Thousands of Brazilians have protested in several cities over the past ten days, and organizers are planning for another march in Sao Paulo on Monday night.
Rising prices for public transportation was the original cause of the the protests, organized by Movimento Passe Livre. Since then, Brazilians have joined protests for various other reasons, including rising crime, income inequality, and corruption.
The protests are quickly becoming a sign of a weakening public confidence for Brazil’s President Dilma Rousseff ahead of the 2014 FIFA World Cup.
The protest’s nickname “Salad Uprising” was coined in response to the arrests of those who carried vinegar with them as an aide against police tear gas.
Tumblr blog Salad Uprising is reporting to collect stories and pictures from demonstrations across Brazil (Reuters cannot confirm individual posts on external blogs; please message the Reuters on Tumblr if you seek more information on any news).
When police tried to disperse the crowd on Thursday in Sao Paulo, violence erupted, injuring dozens and leading to nearly 200 arrests.

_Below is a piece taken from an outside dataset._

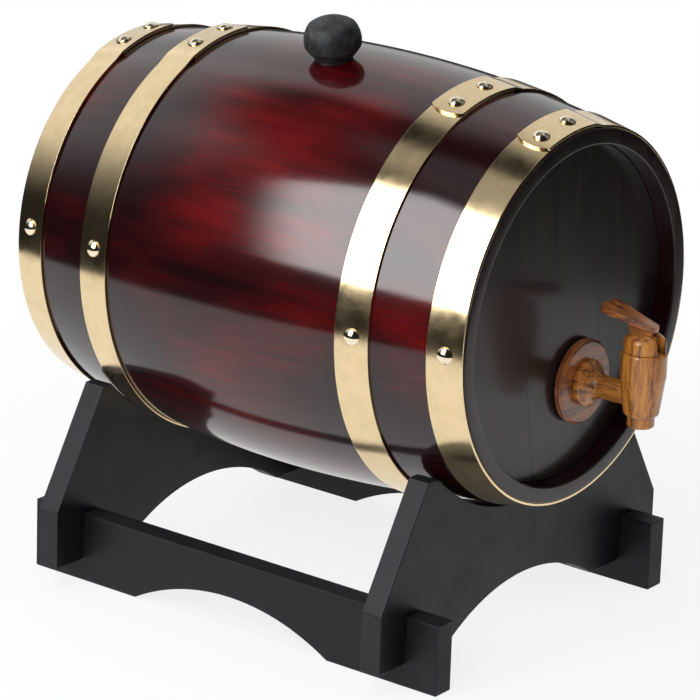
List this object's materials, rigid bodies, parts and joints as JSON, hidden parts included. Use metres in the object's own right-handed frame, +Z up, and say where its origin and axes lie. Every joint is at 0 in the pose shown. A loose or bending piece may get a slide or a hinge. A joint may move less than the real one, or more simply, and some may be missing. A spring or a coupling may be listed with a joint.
{
  "type": "cask liquor dispenser",
  "caption": "Small oak cask on a black cradle stand, with riveted brass hoops, a bung and a turned wooden tap whose cam lever lifts a valve to pour.",
  "frame": {"origin": "middle of the bounding box on the ground, under the stand", "axes": "+Z up, -Y towards the tap, +X to the right seen from the tap"},
  "size_m": [0.2352, 0.3198, 0.2992],
  "materials": {
    "stave_wood": "deep red gloss lacquer over oak",
    "head_wood": "dark brown satin-gloss lacquer",
    "hoop_brass": "polished sheet brass",
    "stud_brass": "polished domed heads",
    "bung_black": "turned wood, painted matt black",
    "tap_wood": "turned wood, clear varnish",
    "seal_rubber": "matt",
    "spring_steel": "drawn stainless wire",
    "stand_black": "satin black paint over board"
  },
  "bodies": {
    "stand": {"cradle_front": "stand_black", "cradle_rear": "stand_black", "rail_left": "stand_black", "rail_right": "stand_black"},
    "cask": {"stave_0": "stave_wood", "stave_1": "stave_wood", "stave_2": "stave_wood", "stave_3": "stave_wood", "stave_4": "stave_wood", "stave_5": "stave_wood", "stave_6": "stave_wood", "stave_7": "stave_wood", "stave_8": "stave_wood", "stave_9": "stave_wood", "stave_10": "stave_wood", "stave_11": "stave_wood", "stave_12": "stave_wood", "stave_13": "stave_wood", "stave_14": "stave_wood", "stave_15": "stave_wood", "stave_16": "stave_wood", "stave_17": "stave_wood", "front_board_0": "head_wood", "front_board_1": "head_wood", "front_board_2": "head_wood", "rear_board_0": "head_wood", "rear_board_1": "head_wood", "rear_board_2": "head_wood", "hoop_front_outer": "hoop_brass", "hoop_front_inner": "hoop_brass", "hoop_rear_inner": "hoop_brass", "hoop_rear_outer": "hoop_brass", "rivets_front_outer": "stud_brass", "rivets_front_inner": "stud_brass", "rivets_rear_inner": "stud_brass", "rivets_rear_outer": "stud_brass", "nails_front_outer": "stud_brass", "nails_front_inner": "stud_brass", "nails_rear_inner": "stud_brass", "nails_rear_outer": "stud_brass", "tap_gasket": "seal_rubber", "tap_rosette": "tap_wood", "tap_shank": "tap_wood", "tap_body": "tap_wood", "tap_bonnet": "tap_wood", "valve_spring": "spring_steel"},
    "bung": {"bung": "bung_black"},
    "valve": {"valve_stem": "tap_wood", "valve_seal": "seal_rubber", "lever_pin": "stud_brass"},
    "lever": {"lever": "tap_wood"}
  },
  "joints": [
    {"name": "cask_lift", "type": "slide", "parent": "stand", "child": "cask", "axis": [0, 0, 1], "range_m": [0, 0.06]},
    {"name": "bung_lift", "type": "slide", "parent": "cask", "child": "bung", "axis": [-0.1564, 0, 0.9877], "range_m": [0, 0.03]},
    {"name": "valve_lift", "type": "slide", "parent": "cask", "child": "valve", "axis": [0, 0, 1], "range_m": [0, 0.00301], "deforming": ["valve_spring"]},
    {"name": "lever_press", "type": "hinge", "parent": "valve", "child": "lever", "pos_m": [0.017, -0.15102, 0.16153], "axis": [-1, 0, 0], "range_deg": [0, 35], "stiffness_Nm_per_rad": 0.00603, "springref_deg": -46.67}
  ],
  "couplings": [
    {"joint": "valve_lift", "follows": "lever_press", "m_per_rad": 0.0049111}
  ]
}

Photo: posters read, “Dilma, we are the ones who pay for your housing” and “Communities exist.” REUTERS/Alex Almeida
Many people have asked me about this, because 1. there are a lot of Brazilian nerdfighters, 2. I am a huge fan of Brazil and see the last 20 years of its history as a model for other nations in the developing world, and 3. I like soccer a lot.
My honest opinions may be unpopular with Brazilian nerdfighters, and that’s okay. I might be wrong. I’ve been wrong before. Also, I don’t know much about Brazil, and I don’t want to pretend otherwise. But since you’re all asking:
1. 100% of the protesters’ concerns are legitimate.
2. I think the World Cup (and the Olympics) will happen regardless of whether they are a net economic good for Brazil. (I think they’ll be a net negative, but it’ll be closer than many people are saying.) Brazil has already spent more than 3 billion reals to prepare for the World Cup; yes, that is a ridiculous number, but making the World Cup a failure will not make it a less ridiculous number.
2a. Given that, I think non-Brazilians who are planning to go should go and spend a lot of money. The time to have the conversation about whether it was a bad idea to host the World Cup has passed: The cost of abandoning the World Cup (or the Olympics) at this point would be prohibitive and more damaging to the Brazilian economy than going through with it and hopefully getting a reasonable windfall from foreign tourists spending a lot of money.
3. I understand that money spent by tourists will be unevenly distributed, but that’s been the case for decades, and in Brazil at least, the rising tide really has lifted all boats: after decades of rampant inflation and extremely high poverty rates, absolute poverty has fallen by half since 1994.
3a. That said, poverty is still much higher in Brazil than it should be, and corruption remains a huge problem. (Compare Brazil’s corruption levels to Chile’s, for instance.) Income inequality is extremely high. Crime is a vexing problem, and a very complicated one. Public transportation costs should not have gone up (for a variety of reasons, but mostly because it amounts to a tax on non-rich workers, who are exactly the wrong people to tax).
4. HOWEVER: It is important to note that real and important economic progress had been made in Brazil in the last 20 years. For that progress to continue, corruption, income inequality, and crime must decrease. These protests are important because they remind the government that all is not well and that progress is fragile and only counts if it continues. They hold the government accountable to the people. But as far as the World Cup goes: Most of the money that will be spent on the World Cup has already been spent. It is gone. Let us hope that the crowds are large and that most of that money can be recouped.